— Begin Information shown —

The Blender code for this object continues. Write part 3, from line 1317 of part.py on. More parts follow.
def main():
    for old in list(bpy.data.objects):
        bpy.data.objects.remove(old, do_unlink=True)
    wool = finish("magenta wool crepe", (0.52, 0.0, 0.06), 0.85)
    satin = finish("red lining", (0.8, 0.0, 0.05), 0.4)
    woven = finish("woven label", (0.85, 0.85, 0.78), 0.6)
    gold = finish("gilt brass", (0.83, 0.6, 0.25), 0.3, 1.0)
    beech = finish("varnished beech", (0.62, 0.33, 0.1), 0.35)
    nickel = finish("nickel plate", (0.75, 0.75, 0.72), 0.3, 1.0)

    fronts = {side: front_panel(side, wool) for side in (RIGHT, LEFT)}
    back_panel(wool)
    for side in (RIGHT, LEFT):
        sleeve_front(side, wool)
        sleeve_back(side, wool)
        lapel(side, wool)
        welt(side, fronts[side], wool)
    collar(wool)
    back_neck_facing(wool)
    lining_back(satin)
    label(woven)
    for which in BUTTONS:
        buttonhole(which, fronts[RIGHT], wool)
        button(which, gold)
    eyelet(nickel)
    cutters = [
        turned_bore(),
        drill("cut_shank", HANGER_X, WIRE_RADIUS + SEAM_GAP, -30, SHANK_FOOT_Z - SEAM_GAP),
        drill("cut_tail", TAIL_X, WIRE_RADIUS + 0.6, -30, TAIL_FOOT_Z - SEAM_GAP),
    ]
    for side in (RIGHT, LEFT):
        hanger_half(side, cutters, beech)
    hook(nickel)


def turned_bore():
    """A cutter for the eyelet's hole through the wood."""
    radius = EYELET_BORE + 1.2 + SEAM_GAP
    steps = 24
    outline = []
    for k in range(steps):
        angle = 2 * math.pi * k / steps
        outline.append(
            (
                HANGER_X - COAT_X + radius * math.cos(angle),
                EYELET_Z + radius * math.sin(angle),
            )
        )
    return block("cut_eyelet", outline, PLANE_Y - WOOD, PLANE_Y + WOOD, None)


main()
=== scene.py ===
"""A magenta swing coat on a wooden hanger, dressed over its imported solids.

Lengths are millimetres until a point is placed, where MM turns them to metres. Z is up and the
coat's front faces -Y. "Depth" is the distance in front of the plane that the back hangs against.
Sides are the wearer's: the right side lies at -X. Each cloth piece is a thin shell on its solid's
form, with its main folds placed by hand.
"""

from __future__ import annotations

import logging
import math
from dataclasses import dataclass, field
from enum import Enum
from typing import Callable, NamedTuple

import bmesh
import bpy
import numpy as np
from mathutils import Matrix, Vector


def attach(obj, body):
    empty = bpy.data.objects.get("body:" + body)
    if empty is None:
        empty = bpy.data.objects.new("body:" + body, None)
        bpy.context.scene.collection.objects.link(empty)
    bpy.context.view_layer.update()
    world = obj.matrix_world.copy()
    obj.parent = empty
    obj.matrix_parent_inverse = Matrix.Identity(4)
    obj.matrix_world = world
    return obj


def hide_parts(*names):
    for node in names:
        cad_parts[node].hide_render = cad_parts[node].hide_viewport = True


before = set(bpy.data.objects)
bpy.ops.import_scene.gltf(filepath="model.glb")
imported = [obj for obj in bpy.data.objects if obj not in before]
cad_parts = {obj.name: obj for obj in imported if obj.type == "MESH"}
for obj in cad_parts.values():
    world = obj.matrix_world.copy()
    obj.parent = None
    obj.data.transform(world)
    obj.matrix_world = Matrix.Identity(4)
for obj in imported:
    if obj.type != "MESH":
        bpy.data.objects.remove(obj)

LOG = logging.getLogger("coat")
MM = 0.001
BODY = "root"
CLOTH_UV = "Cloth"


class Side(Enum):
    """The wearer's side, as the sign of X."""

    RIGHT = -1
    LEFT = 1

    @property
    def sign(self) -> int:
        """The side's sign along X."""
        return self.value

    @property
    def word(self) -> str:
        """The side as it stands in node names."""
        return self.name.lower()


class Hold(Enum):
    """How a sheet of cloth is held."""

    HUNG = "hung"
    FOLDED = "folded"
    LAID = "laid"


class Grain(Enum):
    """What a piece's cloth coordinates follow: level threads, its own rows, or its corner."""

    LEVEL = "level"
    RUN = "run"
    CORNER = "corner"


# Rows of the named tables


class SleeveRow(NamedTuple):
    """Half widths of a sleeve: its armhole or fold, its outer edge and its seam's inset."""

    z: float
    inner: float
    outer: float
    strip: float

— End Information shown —
— Begin Information shown —

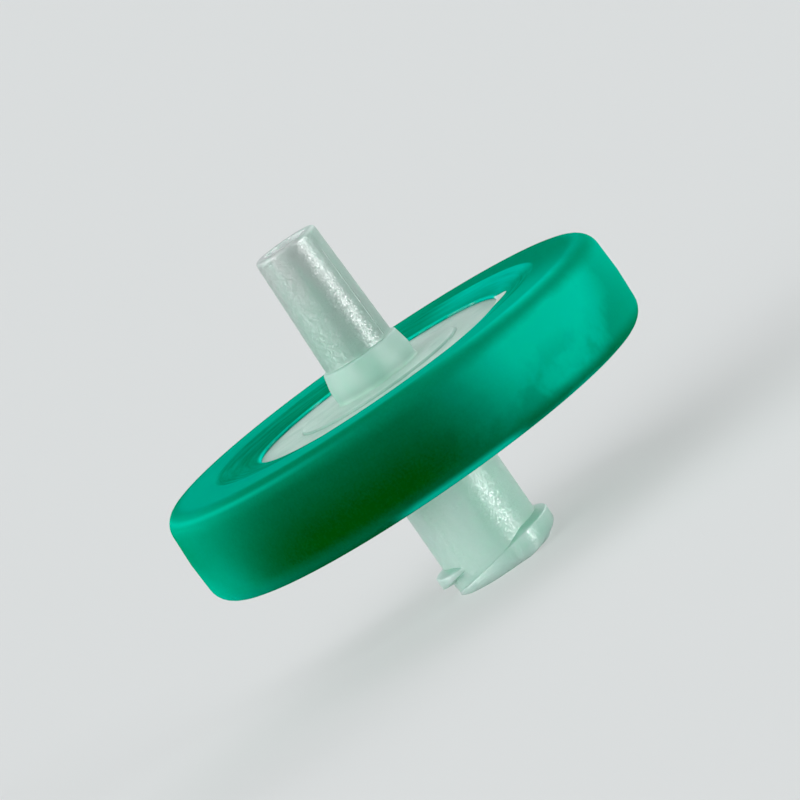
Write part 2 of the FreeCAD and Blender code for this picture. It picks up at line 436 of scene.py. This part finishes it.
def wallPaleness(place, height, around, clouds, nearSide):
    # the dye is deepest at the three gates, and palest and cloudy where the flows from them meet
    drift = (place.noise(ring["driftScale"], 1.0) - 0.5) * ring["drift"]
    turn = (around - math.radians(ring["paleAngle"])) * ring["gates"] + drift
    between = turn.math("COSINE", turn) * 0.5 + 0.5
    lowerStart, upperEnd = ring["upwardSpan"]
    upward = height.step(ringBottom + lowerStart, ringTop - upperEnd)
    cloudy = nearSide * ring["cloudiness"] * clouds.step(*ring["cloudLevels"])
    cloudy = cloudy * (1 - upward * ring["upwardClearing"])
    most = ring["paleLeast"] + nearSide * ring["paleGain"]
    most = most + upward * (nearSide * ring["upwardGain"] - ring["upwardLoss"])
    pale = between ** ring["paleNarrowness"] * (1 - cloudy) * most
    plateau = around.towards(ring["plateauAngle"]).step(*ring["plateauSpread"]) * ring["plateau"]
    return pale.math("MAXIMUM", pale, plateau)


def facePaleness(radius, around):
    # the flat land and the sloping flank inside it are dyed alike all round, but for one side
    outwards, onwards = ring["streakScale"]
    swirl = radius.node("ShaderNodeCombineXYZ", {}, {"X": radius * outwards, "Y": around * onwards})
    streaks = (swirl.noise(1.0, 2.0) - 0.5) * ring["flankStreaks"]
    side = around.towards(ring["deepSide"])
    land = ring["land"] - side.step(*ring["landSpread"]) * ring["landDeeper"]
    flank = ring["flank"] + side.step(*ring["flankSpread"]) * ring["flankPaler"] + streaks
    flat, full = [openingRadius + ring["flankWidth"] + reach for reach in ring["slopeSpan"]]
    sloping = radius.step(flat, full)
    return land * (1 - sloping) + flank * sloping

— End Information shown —

* [What you should do]: Copy exactly the lines from the line with "Write part 2" up to and including the line with "return land *", and no other lines.

* [Output]:
Write part 2 of the FreeCAD and Blender code for this picture. It picks up at line 436 of scene.py. This part finishes it.
def wallPaleness(place, height, around, clouds, nearSide):
    # the dye is deepest at the three gates, and palest and cloudy where the flows from them meet
    drift = (place.noise(ring["driftScale"], 1.0) - 0.5) * ring["drift"]
    turn = (around - math.radians(ring["paleAngle"])) * ring["gates"] + drift
    between = turn.math("COSINE", turn) * 0.5 + 0.5
    lowerStart, upperEnd = ring["upwardSpan"]
    upward = height.step(ringBottom + lowerStart, ringTop - upperEnd)
    cloudy = nearSide * ring["cloudiness"] * clouds.step(*ring["cloudLevels"])
    cloudy = cloudy * (1 - upward * ring["upwardClearing"])
    most = ring["paleLeast"] + nearSide * ring["paleGain"]
    most = most + upward * (nearSide * ring["upwardGain"] - ring["upwardLoss"])
    pale = between ** ring["paleNarrowness"] * (1 - cloudy) * most
    plateau = around.towards(ring["plateauAngle"]).step(*ring["plateauSpread"]) * ring["plateau"]
    return pale.math("MAXIMUM", pale, plateau)


def facePaleness(radius, around):
    # the flat land and the sloping flank inside it are dyed alike all round, but for one side
    outwards, onwards = ring["streakScale"]
    swirl = radius.node("ShaderNodeCombineXYZ", {}, {"X": radius * outwards, "Y": around * onwards})
    streaks = (swirl.noise(1.0, 2.0) - 0.5) * ring["flankStreaks"]
    side = around.towards(ring["deepSide"])
    land = ring["land"] - side.step(*ring["landSpread"]) * ring["landDeeper"]
    flank = ring["flank"] + side.step(*ring["flankSpread"]) * ring["flankPaler"] + streaks
    flat, full = [openingRadius + ring["flankWidth"] + reach for reach in ring["slopeSpan"]]
    sloping = radius.step(flat, full)
    return land * (1 - sloping) + flank * sloping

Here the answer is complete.